What seems to be at stake in Tyndale's
controversial decision to translate the Latin ecclesia as "congregation" rather
than as "church"? What did the
Catholic Thomas More mean when he commented
that Tyndale, by his own stated principles
as a translator, might as well translate "world" as "football"?
- What justification
does lawyer Robert
Aske offer in support of preserving an
older form of life — namely, the monasteries?
What justification might others offer for
attacking the monasteries and defacing images?
- Provide an
objective, third-party account of Anne
Askew's first examination. What position
does each side seem to set out in this exchange?

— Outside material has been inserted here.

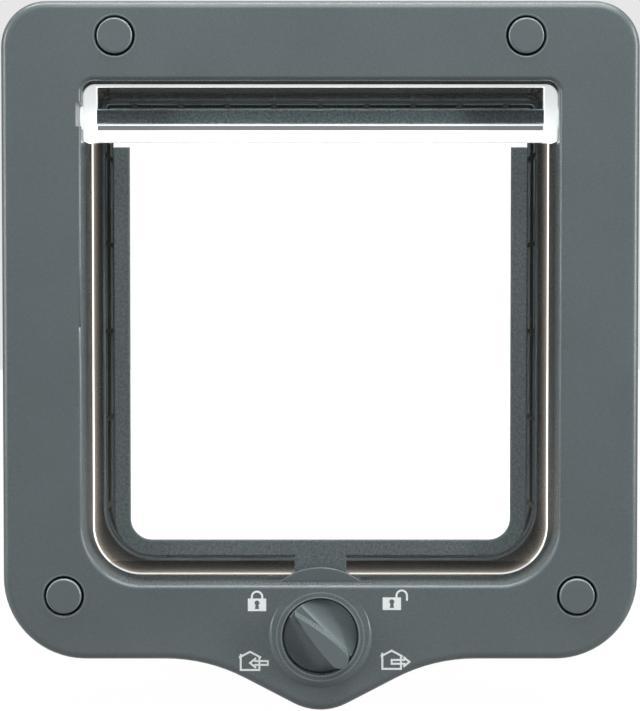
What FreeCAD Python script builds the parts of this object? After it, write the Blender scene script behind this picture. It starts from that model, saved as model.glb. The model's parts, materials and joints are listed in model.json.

Compare the treatments of Anne Askew's
martyrdom in John Foxe's narrative and the
song.
- Although
the song for the Pilgrimage
of Grace is written in the voice of "us
commons," it is the work of an educated
man, a monk of St. Mary's Abbey. John
Skelton, another educated man of the church,
also wrote verse in the "plain style" associated
with the common people.
- Compare the song with the passage from Skelton's Colin
Clout. How do the two poets go about crafting a "plain" voice?
How much does Colin Clout, Skelton's common man, have in common
with the Pilgrims, and in what does he differ?
- Why might a plain voice be considered suitable for commenting on relations
between the spiritual and the temporal?